## BEGIN Source excerpt

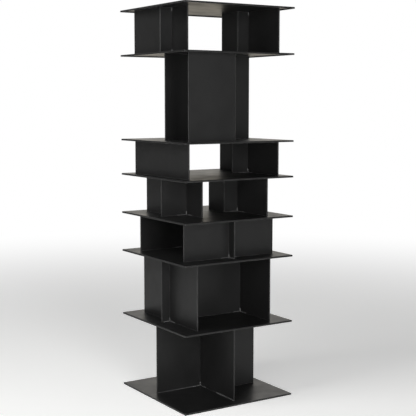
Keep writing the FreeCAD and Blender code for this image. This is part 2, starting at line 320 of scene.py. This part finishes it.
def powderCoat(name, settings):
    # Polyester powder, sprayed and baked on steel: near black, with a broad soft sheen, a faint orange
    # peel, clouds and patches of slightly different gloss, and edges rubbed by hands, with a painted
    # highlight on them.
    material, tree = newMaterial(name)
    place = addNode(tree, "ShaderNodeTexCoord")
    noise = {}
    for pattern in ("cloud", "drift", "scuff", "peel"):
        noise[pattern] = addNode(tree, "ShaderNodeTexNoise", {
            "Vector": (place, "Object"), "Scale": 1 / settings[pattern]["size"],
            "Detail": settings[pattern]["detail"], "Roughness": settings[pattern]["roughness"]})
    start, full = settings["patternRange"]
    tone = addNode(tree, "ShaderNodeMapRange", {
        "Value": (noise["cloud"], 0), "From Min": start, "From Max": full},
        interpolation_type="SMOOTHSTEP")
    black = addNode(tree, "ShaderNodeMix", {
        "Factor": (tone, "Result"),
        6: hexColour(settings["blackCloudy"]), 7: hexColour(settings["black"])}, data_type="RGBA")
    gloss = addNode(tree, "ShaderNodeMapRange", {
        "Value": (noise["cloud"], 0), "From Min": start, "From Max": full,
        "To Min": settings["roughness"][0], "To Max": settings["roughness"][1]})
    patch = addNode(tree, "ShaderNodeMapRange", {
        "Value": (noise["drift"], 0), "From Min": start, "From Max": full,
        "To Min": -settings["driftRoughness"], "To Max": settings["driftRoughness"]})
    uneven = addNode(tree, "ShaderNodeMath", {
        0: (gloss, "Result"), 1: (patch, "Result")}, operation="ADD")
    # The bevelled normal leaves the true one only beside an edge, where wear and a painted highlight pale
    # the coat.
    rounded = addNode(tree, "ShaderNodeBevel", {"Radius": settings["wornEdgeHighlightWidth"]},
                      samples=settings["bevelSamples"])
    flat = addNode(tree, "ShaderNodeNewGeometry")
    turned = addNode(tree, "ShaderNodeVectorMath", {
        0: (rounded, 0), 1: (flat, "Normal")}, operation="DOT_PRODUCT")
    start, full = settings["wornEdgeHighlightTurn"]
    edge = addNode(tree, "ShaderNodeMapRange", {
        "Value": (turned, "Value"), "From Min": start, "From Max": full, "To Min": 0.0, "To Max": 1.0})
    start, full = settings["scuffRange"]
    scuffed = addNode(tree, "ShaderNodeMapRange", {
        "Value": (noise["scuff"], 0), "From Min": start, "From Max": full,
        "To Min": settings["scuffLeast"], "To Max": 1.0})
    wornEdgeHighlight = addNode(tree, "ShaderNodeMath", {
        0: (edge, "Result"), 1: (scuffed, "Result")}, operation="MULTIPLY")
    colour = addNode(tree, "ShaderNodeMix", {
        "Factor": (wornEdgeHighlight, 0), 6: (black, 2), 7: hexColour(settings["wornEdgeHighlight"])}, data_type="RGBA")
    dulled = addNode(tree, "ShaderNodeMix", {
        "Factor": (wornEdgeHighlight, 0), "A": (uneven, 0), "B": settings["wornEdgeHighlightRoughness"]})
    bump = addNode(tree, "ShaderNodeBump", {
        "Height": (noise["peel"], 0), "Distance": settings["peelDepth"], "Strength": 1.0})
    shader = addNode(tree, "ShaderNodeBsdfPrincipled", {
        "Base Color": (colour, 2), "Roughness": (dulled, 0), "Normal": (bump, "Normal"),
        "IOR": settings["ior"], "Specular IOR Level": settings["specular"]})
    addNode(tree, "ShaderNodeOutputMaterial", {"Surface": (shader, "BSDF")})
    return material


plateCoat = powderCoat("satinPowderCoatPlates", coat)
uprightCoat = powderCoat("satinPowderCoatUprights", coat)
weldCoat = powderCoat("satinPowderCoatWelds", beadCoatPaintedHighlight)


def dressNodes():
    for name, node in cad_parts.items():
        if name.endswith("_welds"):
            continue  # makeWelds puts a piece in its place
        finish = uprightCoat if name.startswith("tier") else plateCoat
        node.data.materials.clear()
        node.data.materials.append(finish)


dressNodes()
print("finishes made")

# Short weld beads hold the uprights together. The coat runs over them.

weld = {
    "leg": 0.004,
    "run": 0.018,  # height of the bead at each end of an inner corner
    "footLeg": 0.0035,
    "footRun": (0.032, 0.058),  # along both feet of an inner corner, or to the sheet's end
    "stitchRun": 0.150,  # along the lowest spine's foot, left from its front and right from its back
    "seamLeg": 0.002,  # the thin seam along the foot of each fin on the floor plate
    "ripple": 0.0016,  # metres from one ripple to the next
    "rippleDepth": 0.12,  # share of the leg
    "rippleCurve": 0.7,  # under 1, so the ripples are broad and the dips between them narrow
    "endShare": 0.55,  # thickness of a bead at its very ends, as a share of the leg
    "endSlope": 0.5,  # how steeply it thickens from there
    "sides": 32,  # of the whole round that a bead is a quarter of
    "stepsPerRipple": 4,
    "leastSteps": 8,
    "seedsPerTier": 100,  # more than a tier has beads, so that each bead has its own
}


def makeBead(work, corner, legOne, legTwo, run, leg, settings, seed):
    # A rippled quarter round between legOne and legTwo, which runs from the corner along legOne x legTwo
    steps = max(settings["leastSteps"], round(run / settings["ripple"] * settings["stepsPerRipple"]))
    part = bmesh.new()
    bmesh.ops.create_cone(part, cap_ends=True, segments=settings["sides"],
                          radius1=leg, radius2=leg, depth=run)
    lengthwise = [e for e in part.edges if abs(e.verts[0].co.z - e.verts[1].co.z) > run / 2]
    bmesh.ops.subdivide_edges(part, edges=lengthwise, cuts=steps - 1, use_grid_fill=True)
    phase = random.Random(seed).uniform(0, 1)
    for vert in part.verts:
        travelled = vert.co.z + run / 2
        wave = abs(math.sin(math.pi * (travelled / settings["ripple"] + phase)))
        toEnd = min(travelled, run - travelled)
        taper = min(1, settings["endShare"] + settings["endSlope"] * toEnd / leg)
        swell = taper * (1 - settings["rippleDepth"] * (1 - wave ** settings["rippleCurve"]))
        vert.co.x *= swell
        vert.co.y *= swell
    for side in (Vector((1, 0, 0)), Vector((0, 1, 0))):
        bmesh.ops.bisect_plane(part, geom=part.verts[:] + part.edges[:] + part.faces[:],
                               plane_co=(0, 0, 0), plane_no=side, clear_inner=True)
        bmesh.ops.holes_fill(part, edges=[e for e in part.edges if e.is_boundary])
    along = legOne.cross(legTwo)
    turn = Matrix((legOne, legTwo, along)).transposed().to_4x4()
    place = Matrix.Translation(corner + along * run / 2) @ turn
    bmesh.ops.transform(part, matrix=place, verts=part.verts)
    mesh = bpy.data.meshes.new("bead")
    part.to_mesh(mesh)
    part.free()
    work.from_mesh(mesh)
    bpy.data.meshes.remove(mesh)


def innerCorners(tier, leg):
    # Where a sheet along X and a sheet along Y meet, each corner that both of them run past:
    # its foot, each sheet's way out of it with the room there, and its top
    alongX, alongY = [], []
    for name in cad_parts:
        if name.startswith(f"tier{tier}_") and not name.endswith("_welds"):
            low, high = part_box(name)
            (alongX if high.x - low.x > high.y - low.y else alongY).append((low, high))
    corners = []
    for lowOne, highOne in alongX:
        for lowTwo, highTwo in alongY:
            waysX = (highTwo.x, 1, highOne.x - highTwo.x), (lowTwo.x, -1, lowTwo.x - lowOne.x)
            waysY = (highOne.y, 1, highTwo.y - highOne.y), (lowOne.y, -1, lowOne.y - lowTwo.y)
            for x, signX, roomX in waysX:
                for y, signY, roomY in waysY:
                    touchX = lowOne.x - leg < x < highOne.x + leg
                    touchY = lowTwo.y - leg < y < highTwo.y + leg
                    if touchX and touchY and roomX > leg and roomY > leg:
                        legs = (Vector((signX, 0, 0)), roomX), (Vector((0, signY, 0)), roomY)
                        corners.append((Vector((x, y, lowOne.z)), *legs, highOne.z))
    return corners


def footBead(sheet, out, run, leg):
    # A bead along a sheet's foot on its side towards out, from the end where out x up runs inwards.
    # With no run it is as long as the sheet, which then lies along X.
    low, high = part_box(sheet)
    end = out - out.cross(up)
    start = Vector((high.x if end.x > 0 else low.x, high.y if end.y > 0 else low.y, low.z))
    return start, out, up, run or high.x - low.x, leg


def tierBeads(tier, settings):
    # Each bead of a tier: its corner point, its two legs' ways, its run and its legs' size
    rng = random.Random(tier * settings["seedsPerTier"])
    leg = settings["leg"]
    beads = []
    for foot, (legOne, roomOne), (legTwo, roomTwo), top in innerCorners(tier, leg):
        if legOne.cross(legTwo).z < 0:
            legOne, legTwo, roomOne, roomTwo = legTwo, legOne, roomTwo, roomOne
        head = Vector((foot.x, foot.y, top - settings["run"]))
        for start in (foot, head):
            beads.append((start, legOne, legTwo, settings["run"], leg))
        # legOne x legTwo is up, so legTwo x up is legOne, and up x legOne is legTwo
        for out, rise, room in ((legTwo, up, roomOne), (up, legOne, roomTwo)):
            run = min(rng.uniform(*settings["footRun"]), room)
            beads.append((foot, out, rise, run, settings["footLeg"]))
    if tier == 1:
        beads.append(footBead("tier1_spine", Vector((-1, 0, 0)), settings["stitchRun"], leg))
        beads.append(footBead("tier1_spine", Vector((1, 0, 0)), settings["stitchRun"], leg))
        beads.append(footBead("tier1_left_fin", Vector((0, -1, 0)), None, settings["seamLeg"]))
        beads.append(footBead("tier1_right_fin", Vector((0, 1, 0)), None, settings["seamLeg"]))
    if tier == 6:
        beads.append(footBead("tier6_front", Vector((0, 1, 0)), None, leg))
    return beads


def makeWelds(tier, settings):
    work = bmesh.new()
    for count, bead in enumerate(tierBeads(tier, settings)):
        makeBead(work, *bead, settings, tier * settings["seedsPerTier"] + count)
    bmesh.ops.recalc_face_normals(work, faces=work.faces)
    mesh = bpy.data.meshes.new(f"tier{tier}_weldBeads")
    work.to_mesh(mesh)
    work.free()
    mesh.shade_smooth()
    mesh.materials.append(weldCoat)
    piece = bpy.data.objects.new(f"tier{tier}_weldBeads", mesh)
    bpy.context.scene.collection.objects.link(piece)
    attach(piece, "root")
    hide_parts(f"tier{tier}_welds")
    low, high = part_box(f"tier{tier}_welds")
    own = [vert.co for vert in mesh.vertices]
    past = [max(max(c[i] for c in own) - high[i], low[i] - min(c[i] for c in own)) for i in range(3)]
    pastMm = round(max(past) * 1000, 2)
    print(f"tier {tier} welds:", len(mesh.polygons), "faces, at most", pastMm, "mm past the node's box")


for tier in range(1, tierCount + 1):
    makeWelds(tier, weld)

## END Source excerpt

Check each line above for the string "scene" and show the ones that have it.

Keep writing the FreeCAD and Blender code for this image. This is part 2, starting at line 320 of scene.py. This part finishes it.
    bpy.context.scene.collection.objects.link(piece)